AIM:
From the listing below, copy only the lines from the line that contains "Write part 2" to the line that contains "a socket each.", counting those two lines as part of the copy.

== TASK INPUT ==

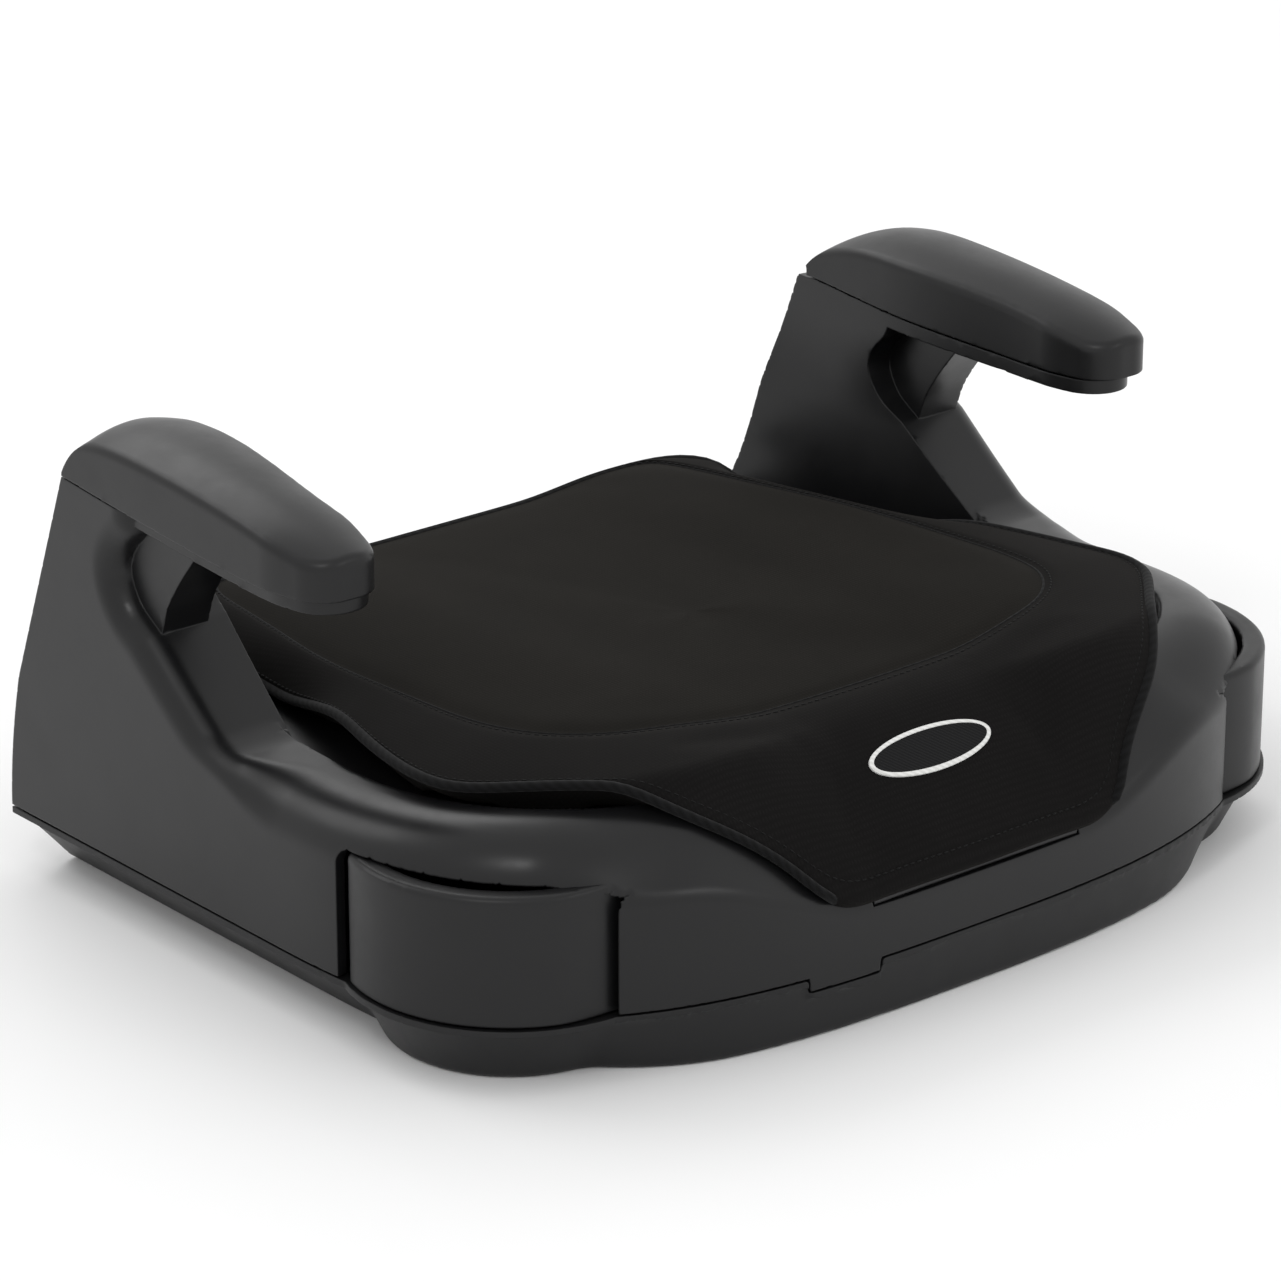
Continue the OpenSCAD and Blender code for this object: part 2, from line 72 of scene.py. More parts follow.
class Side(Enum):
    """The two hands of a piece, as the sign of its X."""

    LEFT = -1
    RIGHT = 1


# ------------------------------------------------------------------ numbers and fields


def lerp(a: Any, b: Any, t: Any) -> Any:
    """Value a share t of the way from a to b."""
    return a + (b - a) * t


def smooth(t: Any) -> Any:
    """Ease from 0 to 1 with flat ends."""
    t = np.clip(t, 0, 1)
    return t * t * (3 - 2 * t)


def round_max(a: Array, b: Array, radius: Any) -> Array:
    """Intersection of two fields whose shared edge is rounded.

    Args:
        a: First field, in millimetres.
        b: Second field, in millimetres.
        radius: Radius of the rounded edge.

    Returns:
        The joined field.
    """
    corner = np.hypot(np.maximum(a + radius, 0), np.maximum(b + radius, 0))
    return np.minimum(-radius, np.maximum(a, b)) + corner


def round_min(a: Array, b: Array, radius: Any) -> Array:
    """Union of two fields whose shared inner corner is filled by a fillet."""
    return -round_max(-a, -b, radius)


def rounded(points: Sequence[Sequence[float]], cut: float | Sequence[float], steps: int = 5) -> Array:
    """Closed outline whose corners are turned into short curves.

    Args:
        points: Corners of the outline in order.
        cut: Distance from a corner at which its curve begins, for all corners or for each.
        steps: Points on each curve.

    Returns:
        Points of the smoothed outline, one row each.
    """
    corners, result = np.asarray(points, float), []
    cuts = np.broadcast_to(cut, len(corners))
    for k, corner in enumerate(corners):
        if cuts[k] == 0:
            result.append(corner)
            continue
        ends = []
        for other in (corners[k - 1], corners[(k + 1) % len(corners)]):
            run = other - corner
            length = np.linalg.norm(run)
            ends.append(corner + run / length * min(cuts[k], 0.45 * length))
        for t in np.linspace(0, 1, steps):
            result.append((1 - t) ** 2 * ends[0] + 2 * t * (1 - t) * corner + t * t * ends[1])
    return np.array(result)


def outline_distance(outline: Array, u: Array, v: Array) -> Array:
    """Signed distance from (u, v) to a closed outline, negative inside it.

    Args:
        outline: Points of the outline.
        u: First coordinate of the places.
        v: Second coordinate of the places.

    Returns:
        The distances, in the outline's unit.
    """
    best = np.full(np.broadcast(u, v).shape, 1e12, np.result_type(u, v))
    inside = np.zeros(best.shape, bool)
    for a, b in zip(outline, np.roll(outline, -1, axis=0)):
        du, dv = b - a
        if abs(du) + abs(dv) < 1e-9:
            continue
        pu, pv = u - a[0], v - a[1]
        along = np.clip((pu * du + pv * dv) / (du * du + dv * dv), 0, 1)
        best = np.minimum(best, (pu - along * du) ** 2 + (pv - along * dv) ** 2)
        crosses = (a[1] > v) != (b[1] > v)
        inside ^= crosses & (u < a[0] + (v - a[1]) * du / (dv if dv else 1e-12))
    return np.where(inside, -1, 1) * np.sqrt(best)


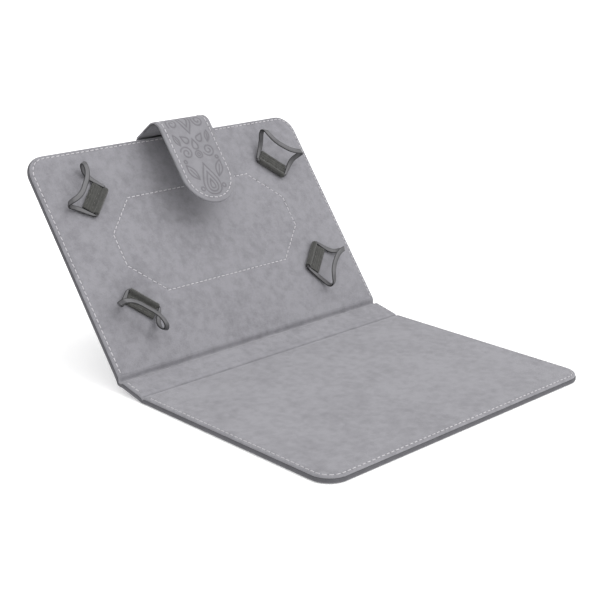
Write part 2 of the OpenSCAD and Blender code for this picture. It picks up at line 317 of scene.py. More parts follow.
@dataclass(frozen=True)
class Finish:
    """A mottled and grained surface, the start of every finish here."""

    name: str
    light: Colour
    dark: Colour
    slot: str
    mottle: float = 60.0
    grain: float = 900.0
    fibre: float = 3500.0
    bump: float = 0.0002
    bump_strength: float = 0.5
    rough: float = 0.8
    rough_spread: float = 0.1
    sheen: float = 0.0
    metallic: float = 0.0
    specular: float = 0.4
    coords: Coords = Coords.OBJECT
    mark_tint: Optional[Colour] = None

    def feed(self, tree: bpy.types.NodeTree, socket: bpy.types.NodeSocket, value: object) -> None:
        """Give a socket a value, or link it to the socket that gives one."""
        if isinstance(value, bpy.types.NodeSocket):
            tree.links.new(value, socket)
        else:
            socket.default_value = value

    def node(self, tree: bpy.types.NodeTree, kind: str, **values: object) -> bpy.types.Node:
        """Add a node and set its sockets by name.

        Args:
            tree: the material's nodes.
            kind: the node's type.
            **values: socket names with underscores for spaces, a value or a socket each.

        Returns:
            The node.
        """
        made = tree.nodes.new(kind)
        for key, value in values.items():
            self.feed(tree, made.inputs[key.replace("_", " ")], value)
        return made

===

PROBLEM SOLUTION:
Write part 2 of the OpenSCAD and Blender code for this picture. It picks up at line 317 of scene.py. More parts follow.
@dataclass(frozen=True)
class Finish:
    """A mottled and grained surface, the start of every finish here."""

    name: str
    light: Colour
    dark: Colour
    slot: str
    mottle: float = 60.0
    grain: float = 900.0
    fibre: float = 3500.0
    bump: float = 0.0002
    bump_strength: float = 0.5
    rough: float = 0.8
    rough_spread: float = 0.1
    sheen: float = 0.0
    metallic: float = 0.0
    specular: float = 0.4
    coords: Coords = Coords.OBJECT
    mark_tint: Optional[Colour] = None

    def feed(self, tree: bpy.types.NodeTree, socket: bpy.types.NodeSocket, value: object) -> None:
        """Give a socket a value, or link it to the socket that gives one."""
        if isinstance(value, bpy.types.NodeSocket):
            tree.links.new(value, socket)
        else:
            socket.default_value = value

    def node(self, tree: bpy.types.NodeTree, kind: str, **values: object) -> bpy.types.Node:
        """Add a node and set its sockets by name.

        Args:
            tree: the material's nodes.
            kind: the node's type.
            **values: socket names with underscores for spaces, a value or a socket each.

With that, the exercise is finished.